Start of Exercise input

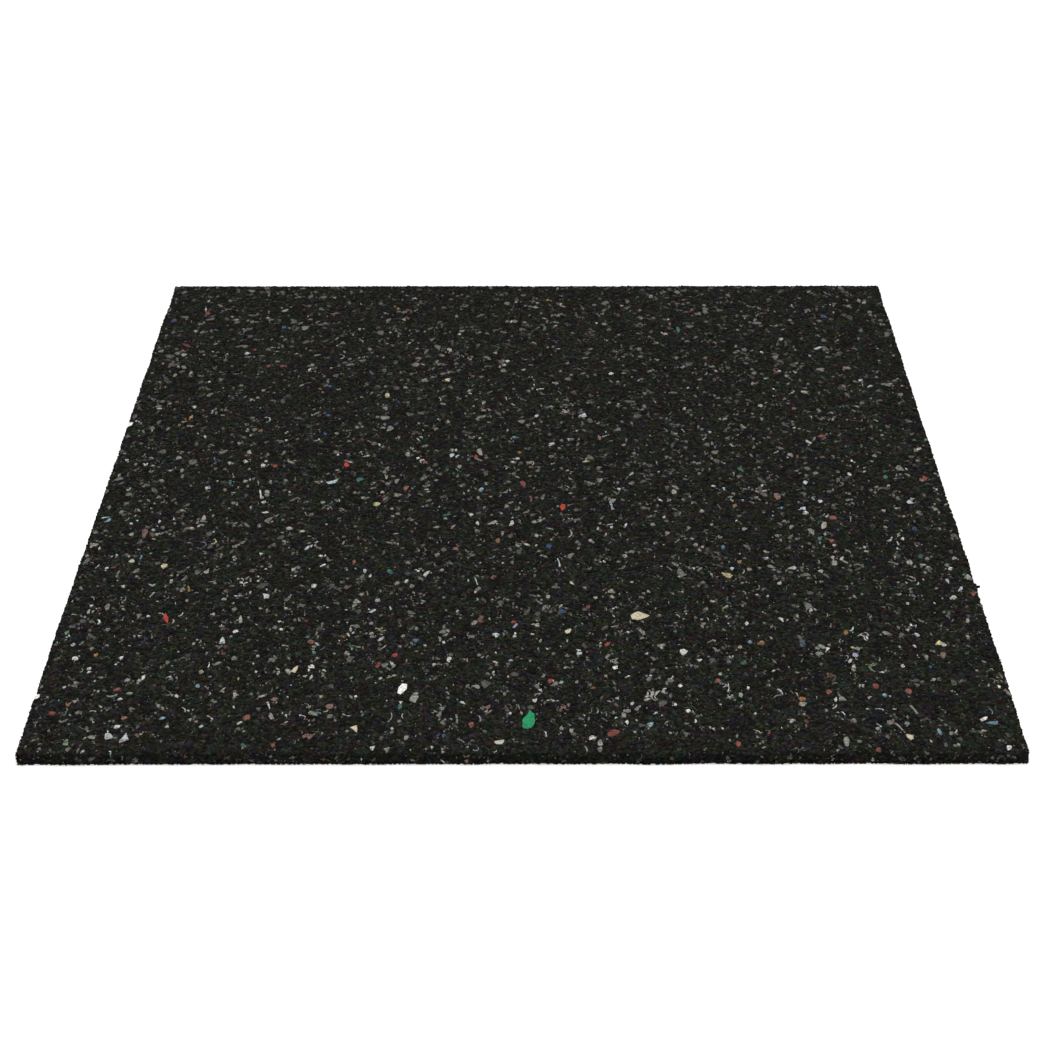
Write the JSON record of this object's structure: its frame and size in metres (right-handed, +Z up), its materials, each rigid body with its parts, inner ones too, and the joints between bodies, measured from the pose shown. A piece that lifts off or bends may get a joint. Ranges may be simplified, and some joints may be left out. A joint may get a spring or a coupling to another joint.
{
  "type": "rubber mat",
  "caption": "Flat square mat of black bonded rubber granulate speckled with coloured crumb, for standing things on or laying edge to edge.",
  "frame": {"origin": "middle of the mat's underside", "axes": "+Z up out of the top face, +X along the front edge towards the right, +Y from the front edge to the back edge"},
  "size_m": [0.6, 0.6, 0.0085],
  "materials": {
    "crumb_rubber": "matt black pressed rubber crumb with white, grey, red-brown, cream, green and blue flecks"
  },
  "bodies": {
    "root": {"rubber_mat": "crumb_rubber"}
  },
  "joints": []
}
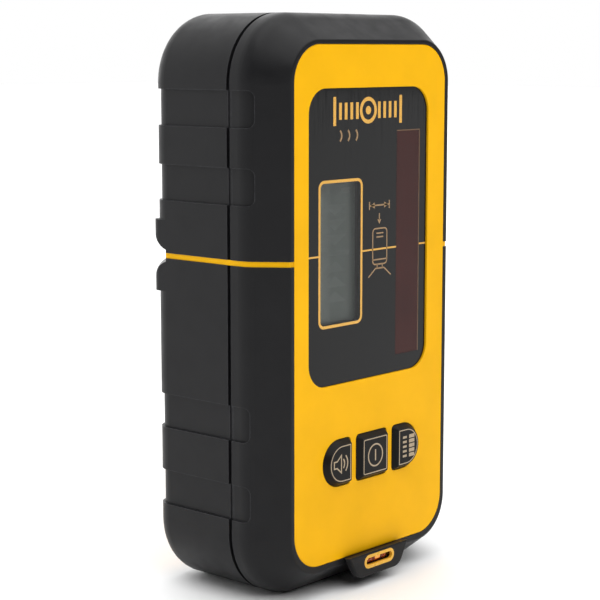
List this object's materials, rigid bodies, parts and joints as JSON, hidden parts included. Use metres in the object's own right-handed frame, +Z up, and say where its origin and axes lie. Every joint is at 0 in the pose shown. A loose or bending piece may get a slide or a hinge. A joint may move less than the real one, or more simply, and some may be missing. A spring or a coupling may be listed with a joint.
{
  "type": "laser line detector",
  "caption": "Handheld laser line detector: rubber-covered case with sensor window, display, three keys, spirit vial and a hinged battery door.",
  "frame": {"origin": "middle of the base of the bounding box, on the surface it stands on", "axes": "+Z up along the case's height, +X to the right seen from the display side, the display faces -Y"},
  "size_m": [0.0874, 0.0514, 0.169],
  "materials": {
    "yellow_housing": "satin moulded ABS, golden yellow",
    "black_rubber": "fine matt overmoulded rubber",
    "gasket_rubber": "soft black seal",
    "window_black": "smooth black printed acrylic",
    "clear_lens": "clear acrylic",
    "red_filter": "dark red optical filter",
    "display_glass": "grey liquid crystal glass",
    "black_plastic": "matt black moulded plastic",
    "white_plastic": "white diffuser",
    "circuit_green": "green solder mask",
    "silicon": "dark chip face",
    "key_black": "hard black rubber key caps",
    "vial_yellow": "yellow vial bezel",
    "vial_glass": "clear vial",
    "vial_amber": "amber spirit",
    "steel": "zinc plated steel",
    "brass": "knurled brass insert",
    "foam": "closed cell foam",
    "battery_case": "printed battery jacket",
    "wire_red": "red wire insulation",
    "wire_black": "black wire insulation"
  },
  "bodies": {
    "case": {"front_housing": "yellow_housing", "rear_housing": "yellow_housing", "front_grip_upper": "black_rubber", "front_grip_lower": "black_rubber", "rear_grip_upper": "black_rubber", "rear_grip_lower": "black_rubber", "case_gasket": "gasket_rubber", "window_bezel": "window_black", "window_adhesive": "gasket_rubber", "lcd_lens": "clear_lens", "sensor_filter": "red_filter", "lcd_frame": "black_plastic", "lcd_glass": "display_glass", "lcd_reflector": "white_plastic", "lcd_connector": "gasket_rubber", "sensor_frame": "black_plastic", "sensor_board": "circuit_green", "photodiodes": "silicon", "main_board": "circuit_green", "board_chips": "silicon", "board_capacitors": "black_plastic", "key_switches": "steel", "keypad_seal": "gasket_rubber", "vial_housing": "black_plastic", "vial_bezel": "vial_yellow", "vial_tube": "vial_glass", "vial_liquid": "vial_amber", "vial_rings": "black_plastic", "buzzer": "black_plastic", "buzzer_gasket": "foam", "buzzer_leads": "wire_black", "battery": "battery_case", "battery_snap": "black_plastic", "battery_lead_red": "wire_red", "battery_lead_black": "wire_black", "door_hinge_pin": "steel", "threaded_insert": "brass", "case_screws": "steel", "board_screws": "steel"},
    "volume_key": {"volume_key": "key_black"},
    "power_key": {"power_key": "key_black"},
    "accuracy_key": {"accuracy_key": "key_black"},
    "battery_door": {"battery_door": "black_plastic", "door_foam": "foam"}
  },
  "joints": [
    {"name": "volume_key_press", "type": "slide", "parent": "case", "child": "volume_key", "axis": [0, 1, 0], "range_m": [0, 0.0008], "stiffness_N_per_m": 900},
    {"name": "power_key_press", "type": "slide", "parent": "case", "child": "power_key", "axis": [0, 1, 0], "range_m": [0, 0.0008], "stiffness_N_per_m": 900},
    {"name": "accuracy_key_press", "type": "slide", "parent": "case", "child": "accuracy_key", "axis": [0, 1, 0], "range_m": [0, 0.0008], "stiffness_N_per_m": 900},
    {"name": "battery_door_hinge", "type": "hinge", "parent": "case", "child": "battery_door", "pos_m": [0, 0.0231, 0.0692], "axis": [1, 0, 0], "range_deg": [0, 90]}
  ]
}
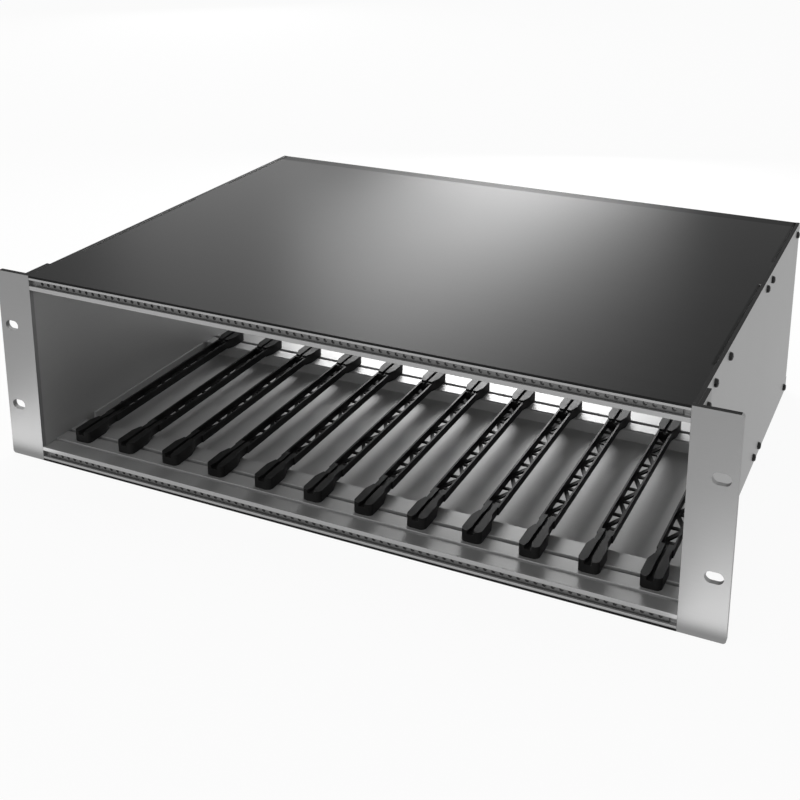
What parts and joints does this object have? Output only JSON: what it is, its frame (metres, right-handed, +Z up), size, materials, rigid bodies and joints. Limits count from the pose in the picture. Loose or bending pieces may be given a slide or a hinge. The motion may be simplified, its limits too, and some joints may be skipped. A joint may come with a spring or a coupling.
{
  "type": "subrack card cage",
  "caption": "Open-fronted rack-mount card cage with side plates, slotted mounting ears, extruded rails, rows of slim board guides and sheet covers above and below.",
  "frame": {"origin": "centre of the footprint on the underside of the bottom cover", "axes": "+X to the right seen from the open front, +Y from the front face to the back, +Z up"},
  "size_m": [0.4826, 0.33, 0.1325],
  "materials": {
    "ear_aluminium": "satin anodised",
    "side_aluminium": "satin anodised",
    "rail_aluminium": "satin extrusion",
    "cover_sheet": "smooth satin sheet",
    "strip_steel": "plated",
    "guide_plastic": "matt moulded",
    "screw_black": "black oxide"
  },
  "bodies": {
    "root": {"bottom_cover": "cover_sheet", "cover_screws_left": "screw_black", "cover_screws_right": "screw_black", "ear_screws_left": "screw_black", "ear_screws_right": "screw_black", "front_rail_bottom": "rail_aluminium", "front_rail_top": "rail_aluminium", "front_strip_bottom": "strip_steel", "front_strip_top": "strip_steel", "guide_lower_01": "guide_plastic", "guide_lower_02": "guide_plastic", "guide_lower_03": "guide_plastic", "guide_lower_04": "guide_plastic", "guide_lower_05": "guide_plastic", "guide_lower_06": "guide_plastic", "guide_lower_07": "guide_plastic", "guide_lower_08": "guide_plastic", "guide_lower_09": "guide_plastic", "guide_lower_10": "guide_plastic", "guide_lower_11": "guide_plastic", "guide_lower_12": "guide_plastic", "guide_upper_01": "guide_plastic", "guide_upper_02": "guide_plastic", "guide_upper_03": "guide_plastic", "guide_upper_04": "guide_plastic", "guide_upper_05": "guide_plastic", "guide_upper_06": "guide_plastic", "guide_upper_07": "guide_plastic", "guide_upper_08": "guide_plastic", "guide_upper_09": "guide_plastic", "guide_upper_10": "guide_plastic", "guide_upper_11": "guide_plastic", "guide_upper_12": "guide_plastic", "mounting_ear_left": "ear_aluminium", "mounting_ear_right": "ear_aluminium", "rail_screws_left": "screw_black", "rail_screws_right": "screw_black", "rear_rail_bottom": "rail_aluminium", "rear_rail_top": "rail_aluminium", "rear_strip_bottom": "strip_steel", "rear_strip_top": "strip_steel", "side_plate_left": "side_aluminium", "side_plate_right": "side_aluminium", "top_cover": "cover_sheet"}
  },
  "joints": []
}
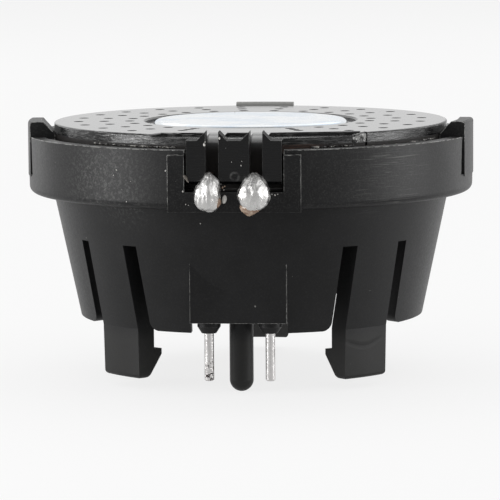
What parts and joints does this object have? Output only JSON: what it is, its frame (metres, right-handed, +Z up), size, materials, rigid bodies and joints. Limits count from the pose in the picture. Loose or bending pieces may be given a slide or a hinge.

End of Exercise input

What the task asks: Output every entry shown above, exactly.

Response:
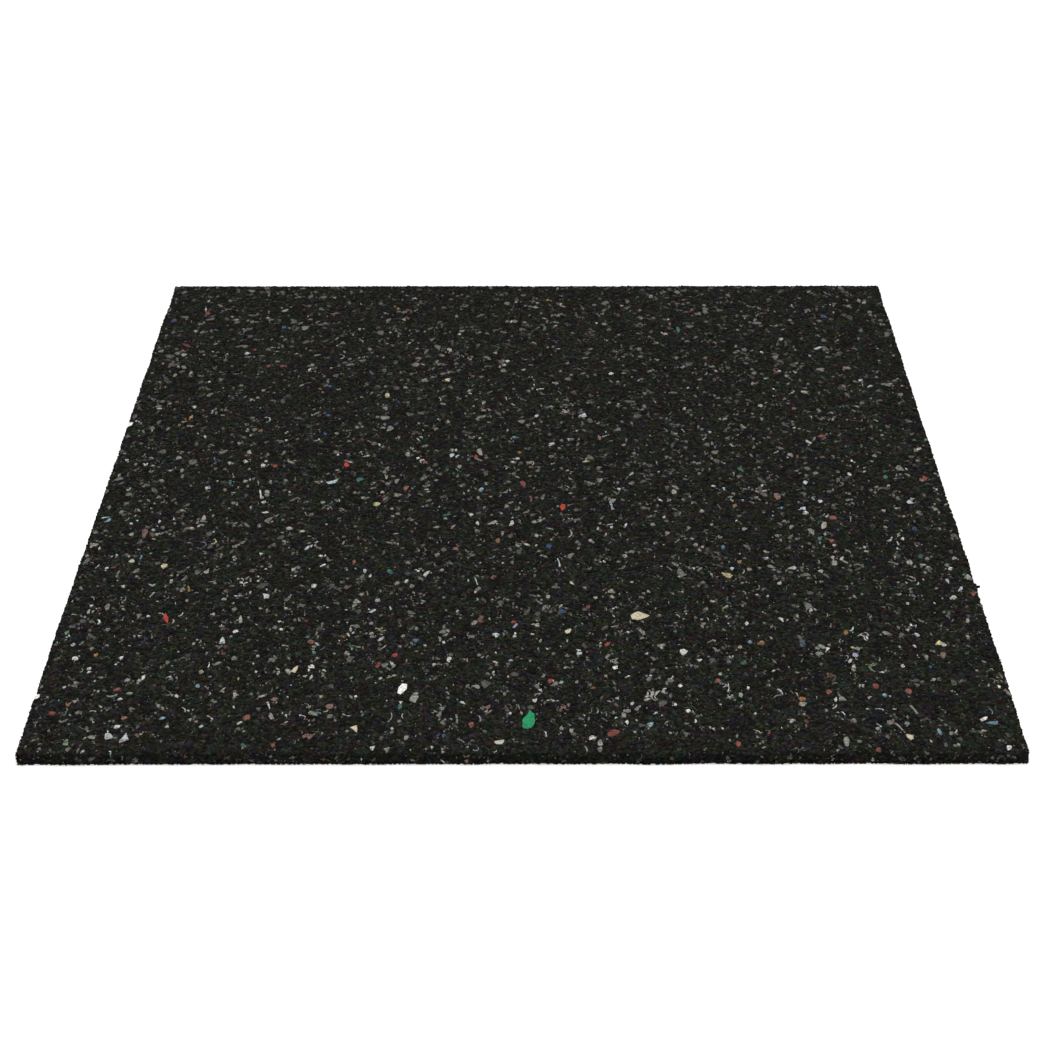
Write the JSON record of this object's structure: its frame and size in metres (right-handed, +Z up), its materials, each rigid body with its parts, inner ones too, and the joints between bodies, measured from the pose shown. A piece that lifts off or bends may get a joint. Ranges may be simplified, and some joints may be left out. A joint may get a spring or a coupling to another joint.
{
  "type": "rubber mat",
  "caption": "Flat square mat of black bonded rubber granulate speckled with coloured crumb, for standing things on or laying edge to edge.",
  "frame": {"origin": "middle of the mat's underside", "axes": "+Z up out of the top face, +X along the front edge towards the right, +Y from the front edge to the back edge"},
  "size_m": [0.6, 0.6, 0.0085],
  "materials": {
    "crumb_rubber": "matt black pressed rubber crumb with white, grey, red-brown, cream, green and blue flecks"
  },
  "bodies": {
    "root": {"rubber_mat": "crumb_rubber"}
  },
  "joints": []
}
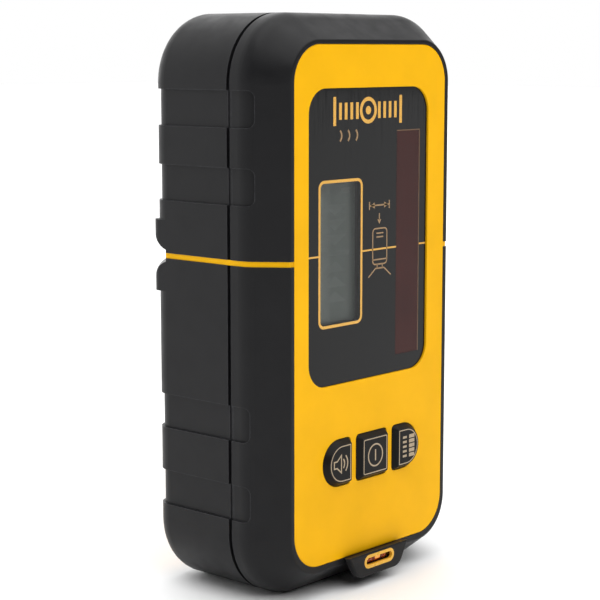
List this object's materials, rigid bodies, parts and joints as JSON, hidden parts included. Use metres in the object's own right-handed frame, +Z up, and say where its origin and axes lie. Every joint is at 0 in the pose shown. A loose or bending piece may get a slide or a hinge. A joint may move less than the real one, or more simply, and some may be missing. A spring or a coupling may be listed with a joint.
{
  "type": "laser line detector",
  "caption": "Handheld laser line detector: rubber-covered case with sensor window, display, three keys, spirit vial and a hinged battery door.",
  "frame": {"origin": "middle of the base of the bounding box, on the surface it stands on", "axes": "+Z up along the case's height, +X to the right seen from the display side, the display faces -Y"},
  "size_m": [0.0874, 0.0514, 0.169],
  "materials": {
    "yellow_housing": "satin moulded ABS, golden yellow",
    "black_rubber": "fine matt overmoulded rubber",
    "gasket_rubber": "soft black seal",
    "window_black": "smooth black printed acrylic",
    "clear_lens": "clear acrylic",
    "red_filter": "dark red optical filter",
    "display_glass": "grey liquid crystal glass",
    "black_plastic": "matt black moulded plastic",
    "white_plastic": "white diffuser",
    "circuit_green": "green solder mask",
    "silicon": "dark chip face",
    "key_black": "hard black rubber key caps",
    "vial_yellow": "yellow vial bezel",
    "vial_glass": "clear vial",
    "vial_amber": "amber spirit",
    "steel": "zinc plated steel",
    "brass": "knurled brass insert",
    "foam": "closed cell foam",
    "battery_case": "printed battery jacket",
    "wire_red": "red wire insulation",
    "wire_black": "black wire insulation"
  },
  "bodies": {
    "case": {"front_housing": "yellow_housing", "rear_housing": "yellow_housing", "front_grip_upper": "black_rubber", "front_grip_lower": "black_rubber", "rear_grip_upper": "black_rubber", "rear_grip_lower": "black_rubber", "case_gasket": "gasket_rubber", "window_bezel": "window_black", "window_adhesive": "gasket_rubber", "lcd_lens": "clear_lens", "sensor_filter": "red_filter", "lcd_frame": "black_plastic", "lcd_glass": "display_glass", "lcd_reflector": "white_plastic", "lcd_connector": "gasket_rubber", "sensor_frame": "black_plastic", "sensor_board": "circuit_green", "photodiodes": "silicon", "main_board": "circuit_green", "board_chips": "silicon", "board_capacitors": "black_plastic", "key_switches": "steel", "keypad_seal": "gasket_rubber", "vial_housing": "black_plastic", "vial_bezel": "vial_yellow", "vial_tube": "vial_glass", "vial_liquid": "vial_amber", "vial_rings": "black_plastic", "buzzer": "black_plastic", "buzzer_gasket": "foam", "buzzer_leads": "wire_black", "battery": "battery_case", "battery_snap": "black_plastic", "battery_lead_red": "wire_red", "battery_lead_black": "wire_black", "door_hinge_pin": "steel", "threaded_insert": "brass", "case_screws": "steel", "board_screws": "steel"},
    "volume_key": {"volume_key": "key_black"},
    "power_key": {"power_key": "key_black"},
    "accuracy_key": {"accuracy_key": "key_black"},
    "battery_door": {"battery_door": "black_plastic", "door_foam": "foam"}
  },
  "joints": [
    {"name": "volume_key_press", "type": "slide", "parent": "case", "child": "volume_key", "axis": [0, 1, 0], "range_m": [0, 0.0008], "stiffness_N_per_m": 900},
    {"name": "power_key_press", "type": "slide", "parent": "case", "child": "power_key", "axis": [0, 1, 0], "range_m": [0, 0.0008], "stiffness_N_per_m": 900},
    {"name": "accuracy_key_press", "type": "slide", "parent": "case", "child": "accuracy_key", "axis": [0, 1, 0], "range_m": [0, 0.0008], "stiffness_N_per_m": 900},
    {"name": "battery_door_hinge", "type": "hinge", "parent": "case", "child": "battery_door", "pos_m": [0, 0.0231, 0.0692], "axis": [1, 0, 0], "range_deg": [0, 90]}
  ]
}
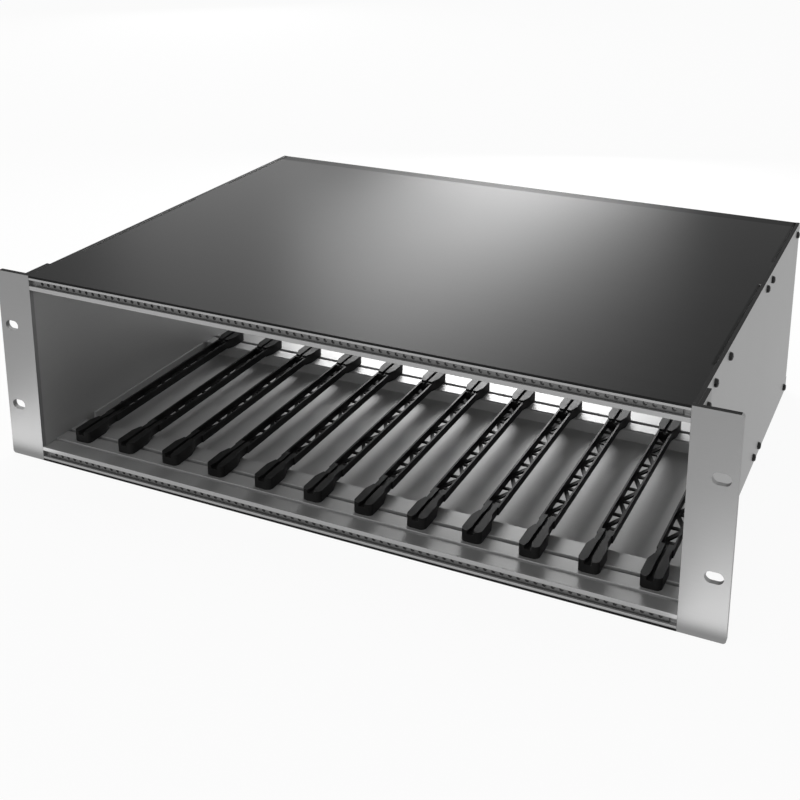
What parts and joints does this object have? Output only JSON: what it is, its frame (metres, right-handed, +Z up), size, materials, rigid bodies and joints. Limits count from the pose in the picture. Loose or bending pieces may be given a slide or a hinge. The motion may be simplified, its limits too, and some joints may be skipped. A joint may come with a spring or a coupling.
{
  "type": "subrack card cage",
  "caption": "Open-fronted rack-mount card cage with side plates, slotted mounting ears, extruded rails, rows of slim board guides and sheet covers above and below.",
  "frame": {"origin": "centre of the footprint on the underside of the bottom cover", "axes": "+X to the right seen from the open front, +Y from the front face to the back, +Z up"},
  "size_m": [0.4826, 0.33, 0.1325],
  "materials": {
    "ear_aluminium": "satin anodised",
    "side_aluminium": "satin anodised",
    "rail_aluminium": "satin extrusion",
    "cover_sheet": "smooth satin sheet",
    "strip_steel": "plated",
    "guide_plastic": "matt moulded",
    "screw_black": "black oxide"
  },
  "bodies": {
    "root": {"bottom_cover": "cover_sheet", "cover_screws_left": "screw_black", "cover_screws_right": "screw_black", "ear_screws_left": "screw_black", "ear_screws_right": "screw_black", "front_rail_bottom": "rail_aluminium", "front_rail_top": "rail_aluminium", "front_strip_bottom": "strip_steel", "front_strip_top": "strip_steel", "guide_lower_01": "guide_plastic", "guide_lower_02": "guide_plastic", "guide_lower_03": "guide_plastic", "guide_lower_04": "guide_plastic", "guide_lower_05": "guide_plastic", "guide_lower_06": "guide_plastic", "guide_lower_07": "guide_plastic", "guide_lower_08": "guide_plastic", "guide_lower_09": "guide_plastic", "guide_lower_10": "guide_plastic", "guide_lower_11": "guide_plastic", "guide_lower_12": "guide_plastic", "guide_upper_01": "guide_plastic", "guide_upper_02": "guide_plastic", "guide_upper_03": "guide_plastic", "guide_upper_04": "guide_plastic", "guide_upper_05": "guide_plastic", "guide_upper_06": "guide_plastic", "guide_upper_07": "guide_plastic", "guide_upper_08": "guide_plastic", "guide_upper_09": "guide_plastic", "guide_upper_10": "guide_plastic", "guide_upper_11": "guide_plastic", "guide_upper_12": "guide_plastic", "mounting_ear_left": "ear_aluminium", "mounting_ear_right": "ear_aluminium", "rail_screws_left": "screw_black", "rail_screws_right": "screw_black", "rear_rail_bottom": "rail_aluminium", "rear_rail_top": "rail_aluminium", "rear_strip_bottom": "strip_steel", "rear_strip_top": "strip_steel", "side_plate_left": "side_aluminium", "side_plate_right": "side_aluminium", "top_cover": "cover_sheet"}
  },
  "joints": []
}
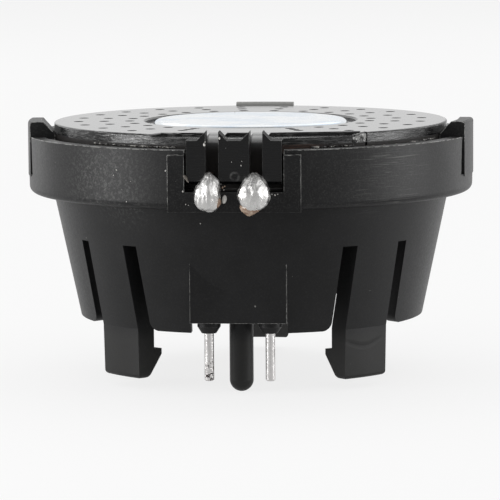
What parts and joints does this object have? Output only JSON: what it is, its frame (metres, right-handed, +Z up), size, materials, rigid bodies and joints. Limits count from the pose in the picture. Loose or bending pieces may be given a slide or a hinge.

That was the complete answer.